» Exercise objective
Your task is to restate the data word for word.

» Given data

-=-=-

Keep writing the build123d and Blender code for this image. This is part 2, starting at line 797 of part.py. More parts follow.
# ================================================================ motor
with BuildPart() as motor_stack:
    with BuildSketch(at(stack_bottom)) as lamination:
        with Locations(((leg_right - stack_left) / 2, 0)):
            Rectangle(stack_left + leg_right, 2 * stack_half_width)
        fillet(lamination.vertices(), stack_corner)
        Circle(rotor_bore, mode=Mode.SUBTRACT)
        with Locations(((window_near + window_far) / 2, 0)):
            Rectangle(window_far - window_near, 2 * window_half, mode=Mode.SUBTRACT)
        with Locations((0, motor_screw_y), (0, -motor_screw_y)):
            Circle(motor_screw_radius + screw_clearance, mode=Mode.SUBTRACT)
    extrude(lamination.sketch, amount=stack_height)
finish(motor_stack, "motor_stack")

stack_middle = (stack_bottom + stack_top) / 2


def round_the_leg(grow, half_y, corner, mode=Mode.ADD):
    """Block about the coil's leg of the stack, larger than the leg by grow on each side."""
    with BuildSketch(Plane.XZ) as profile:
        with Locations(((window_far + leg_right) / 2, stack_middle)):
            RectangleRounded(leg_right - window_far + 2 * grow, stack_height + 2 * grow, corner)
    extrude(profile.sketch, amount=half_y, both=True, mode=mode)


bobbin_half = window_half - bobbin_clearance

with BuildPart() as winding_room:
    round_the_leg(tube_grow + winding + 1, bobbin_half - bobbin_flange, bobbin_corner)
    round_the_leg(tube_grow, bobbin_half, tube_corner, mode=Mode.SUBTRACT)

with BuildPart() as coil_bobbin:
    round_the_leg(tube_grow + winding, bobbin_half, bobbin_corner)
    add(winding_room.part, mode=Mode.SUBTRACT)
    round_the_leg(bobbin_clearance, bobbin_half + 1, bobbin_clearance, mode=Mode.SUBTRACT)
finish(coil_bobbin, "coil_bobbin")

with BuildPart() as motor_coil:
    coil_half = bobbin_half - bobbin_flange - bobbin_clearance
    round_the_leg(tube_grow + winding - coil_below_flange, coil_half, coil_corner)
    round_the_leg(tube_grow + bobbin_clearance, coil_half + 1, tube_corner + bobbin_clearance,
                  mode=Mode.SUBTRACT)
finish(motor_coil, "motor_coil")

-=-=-

» Task answer
Keep writing the build123d and Blender code for this image. This is part 2, starting at line 797 of part.py. More parts follow.
# ================================================================ motor
with BuildPart() as motor_stack:
    with BuildSketch(at(stack_bottom)) as lamination:
        with Locations(((leg_right - stack_left) / 2, 0)):
            Rectangle(stack_left + leg_right, 2 * stack_half_width)
        fillet(lamination.vertices(), stack_corner)
        Circle(rotor_bore, mode=Mode.SUBTRACT)
        with Locations(((window_near + window_far) / 2, 0)):
            Rectangle(window_far - window_near, 2 * window_half, mode=Mode.SUBTRACT)
        with Locations((0, motor_screw_y), (0, -motor_screw_y)):
            Circle(motor_screw_radius + screw_clearance, mode=Mode.SUBTRACT)
    extrude(lamination.sketch, amount=stack_height)
finish(motor_stack, "motor_stack")

stack_middle = (stack_bottom + stack_top) / 2


def round_the_leg(grow, half_y, corner, mode=Mode.ADD):
    """Block about the coil's leg of the stack, larger than the leg by grow on each side."""
    with BuildSketch(Plane.XZ) as profile:
        with Locations(((window_far + leg_right) / 2, stack_middle)):
            RectangleRounded(leg_right - window_far + 2 * grow, stack_height + 2 * grow, corner)
    extrude(profile.sketch, amount=half_y, both=True, mode=mode)


bobbin_half = window_half - bobbin_clearance

with BuildPart() as winding_room:
    round_the_leg(tube_grow + winding + 1, bobbin_half - bobbin_flange, bobbin_corner)
    round_the_leg(tube_grow, bobbin_half, tube_corner, mode=Mode.SUBTRACT)

with BuildPart() as coil_bobbin:
    round_the_leg(tube_grow + winding, bobbin_half, bobbin_corner)
    add(winding_room.part, mode=Mode.SUBTRACT)
    round_the_leg(bobbin_clearance, bobbin_half + 1, bobbin_clearance, mode=Mode.SUBTRACT)
finish(coil_bobbin, "coil_bobbin")

with BuildPart() as motor_coil:
    coil_half = bobbin_half - bobbin_flange - bobbin_clearance
    round_the_leg(tube_grow + winding - coil_below_flange, coil_half, coil_corner)
    round_the_leg(tube_grow + bobbin_clearance, coil_half + 1, tube_corner + bobbin_clearance,
                  mode=Mode.SUBTRACT)
finish(motor_coil, "motor_coil")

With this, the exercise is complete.